» WORK TO COMPLETE
Your task is to print the material below exactly as presented.

» RECORDED INFORMATION

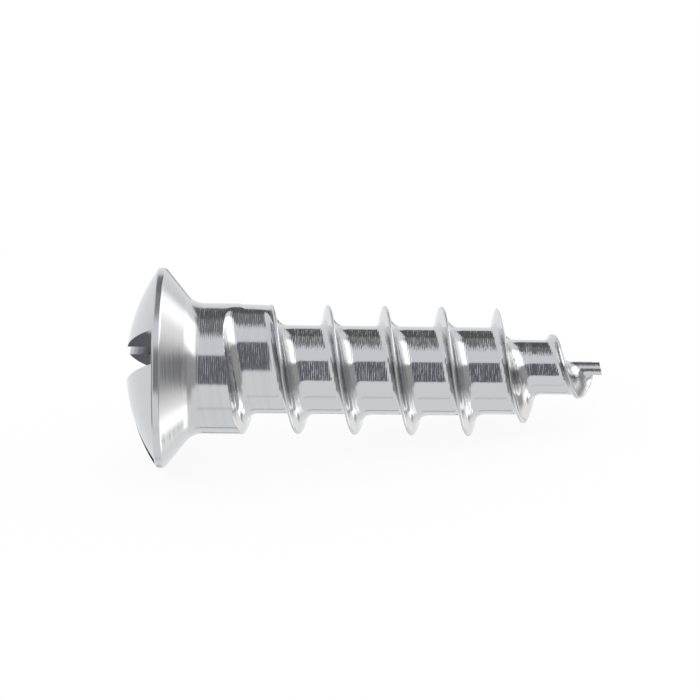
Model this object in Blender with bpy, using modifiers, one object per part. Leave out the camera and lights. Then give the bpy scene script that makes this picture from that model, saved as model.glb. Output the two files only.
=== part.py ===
"""Mesh fixation screw: a small titanium bone screw that pins a mesh or a plate.

One solid piece, turned and threaded from bar: an oval countersunk head with a cross slot, a plain
collar, a coarse right-handed thread that runs in at the collar, and a tapered end whose last turn
spirals down to a small nib.

The screw is drawn along its own axis, X, from the top of the head's dome to the nib. Angles about
the axis start at +Z and turn towards -Y, the way a right-handed thread advances. At the end the
screw is laid on its side on the floor, as a loose screw comes to rest.
"""

import math

import bmesh
import bpy
from mathutils import Matrix, Vector

MM = 0.001

# Head
HEAD_DIAMETER = 2.30 * MM
DOME_RADIUS = 1.98 * MM
RIM_LAND = 0.072 * MM
RIM_EDGE = 0.014 * MM
CONE_ANGLE = math.radians(102.0)
NECK_FILLET = 0.24 * MM

# Driver slot
SLOT_WIDTH = 0.40 * MM
SLOT_DEPTH = 0.355 * MM
SLOT_TURN = math.radians(-12.5)

# Shank
COLLAR_DIAMETER = 1.50 * MM
THREAD_DIAMETER = 1.48 * MM
STEP_DOWN_START = 1.45 * MM
STEP_DOWN_LENGTH = 0.30 * MM
TAPER_ANGLE = math.radians(24.5)
TAPER_LENGTH = 0.96 * MM
POINT_ROUNDING = 0.26 * MM
LENGTH = 5.445 * MM

# Thread
CORE_DIAMETER = 1.018 * MM
PITCH = 0.65 * MM
THREAD_START = 1.003 * MM
CREST_LAND = 0.030 * MM
HEAD_SIDE_FLANK = math.radians(6.5)
TIP_SIDE_FLANK = math.radians(11.6)
HEAD_SIDE_ROOT = 0.09 * MM
TIP_SIDE_ROOT = 0.17 * MM

# Run-in at the collar, and the floor's spiral down to the nib
RUN_IN_CLEARANCE = 0.02 * MM
RUN_IN_DELAY = math.radians(2.0)
RUN_IN_ANGLE = math.radians(108.0)
FLOOR_LEAD_TURNS = 0.525
FLOOR_DROP = 0.2450 * MM
FLOOR_BLEND_TURNS = 0.10
RUN_OUT_TURNS = 0.075
OVERCUT = 0.008 * MM

# Nib
NIB_LENGTH = 0.103 * MM
NIB_ROOT = 0.13 * MM
NIB_CORE = 0.016 * MM
NIB_INSET = 0.004 * MM
NIB_SWEEP_TURNS = 0.455
NIB_END_SLANT = math.radians(12.0)

# The roll about the axis in which the screw lies
LYING_ROLL = math.radians(-22.5)

# Fineness of the faceted solid
SIDES = 48
DOME_STEPS = 10
NECK_STEPS = 4
POINT_STEPS = 4
HEAD_SIDE_ROOT_STEPS = 3
TIP_SIDE_ROOT_STEPS = 4
NIB_STEPS = 16
MERGE = 1e-8

SCREW = "mesh_fixation_screw"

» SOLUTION
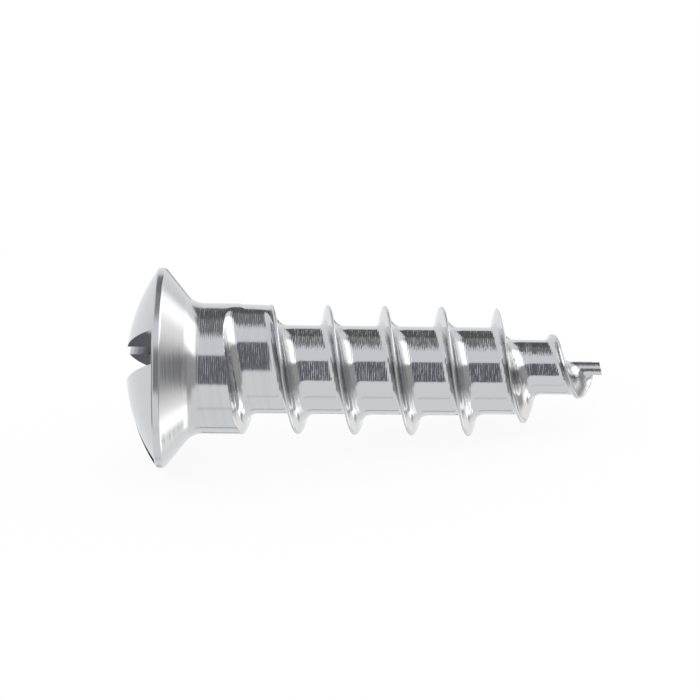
Model this object in Blender with bpy, using modifiers, one object per part. Leave out the camera and lights. Then give the bpy scene script that makes this picture from that model, saved as model.glb. Output the two files only.
=== part.py ===
"""Mesh fixation screw: a small titanium bone screw that pins a mesh or a plate.

One solid piece, turned and threaded from bar: an oval countersunk head with a cross slot, a plain
collar, a coarse right-handed thread that runs in at the collar, and a tapered end whose last turn
spirals down to a small nib.

The screw is drawn along its own axis, X, from the top of the head's dome to the nib. Angles about
the axis start at +Z and turn towards -Y, the way a right-handed thread advances. At the end the
screw is laid on its side on the floor, as a loose screw comes to rest.
"""

import math

import bmesh
import bpy
from mathutils import Matrix, Vector

MM = 0.001

# Head
HEAD_DIAMETER = 2.30 * MM
DOME_RADIUS = 1.98 * MM
RIM_LAND = 0.072 * MM
RIM_EDGE = 0.014 * MM
CONE_ANGLE = math.radians(102.0)
NECK_FILLET = 0.24 * MM

# Driver slot
SLOT_WIDTH = 0.40 * MM
SLOT_DEPTH = 0.355 * MM
SLOT_TURN = math.radians(-12.5)

# Shank
COLLAR_DIAMETER = 1.50 * MM
THREAD_DIAMETER = 1.48 * MM
STEP_DOWN_START = 1.45 * MM
STEP_DOWN_LENGTH = 0.30 * MM
TAPER_ANGLE = math.radians(24.5)
TAPER_LENGTH = 0.96 * MM
POINT_ROUNDING = 0.26 * MM
LENGTH = 5.445 * MM

# Thread
CORE_DIAMETER = 1.018 * MM
PITCH = 0.65 * MM
THREAD_START = 1.003 * MM
CREST_LAND = 0.030 * MM
HEAD_SIDE_FLANK = math.radians(6.5)
TIP_SIDE_FLANK = math.radians(11.6)
HEAD_SIDE_ROOT = 0.09 * MM
TIP_SIDE_ROOT = 0.17 * MM

# Run-in at the collar, and the floor's spiral down to the nib
RUN_IN_CLEARANCE = 0.02 * MM
RUN_IN_DELAY = math.radians(2.0)
RUN_IN_ANGLE = math.radians(108.0)
FLOOR_LEAD_TURNS = 0.525
FLOOR_DROP = 0.2450 * MM
FLOOR_BLEND_TURNS = 0.10
RUN_OUT_TURNS = 0.075
OVERCUT = 0.008 * MM

# Nib
NIB_LENGTH = 0.103 * MM
NIB_ROOT = 0.13 * MM
NIB_CORE = 0.016 * MM
NIB_INSET = 0.004 * MM
NIB_SWEEP_TURNS = 0.455
NIB_END_SLANT = math.radians(12.0)

# The roll about the axis in which the screw lies
LYING_ROLL = math.radians(-22.5)

# Fineness of the faceted solid
SIDES = 48
DOME_STEPS = 10
NECK_STEPS = 4
POINT_STEPS = 4
HEAD_SIDE_ROOT_STEPS = 3
TIP_SIDE_ROOT_STEPS = 4
NIB_STEPS = 16
MERGE = 1e-8

SCREW = "mesh_fixation_screw"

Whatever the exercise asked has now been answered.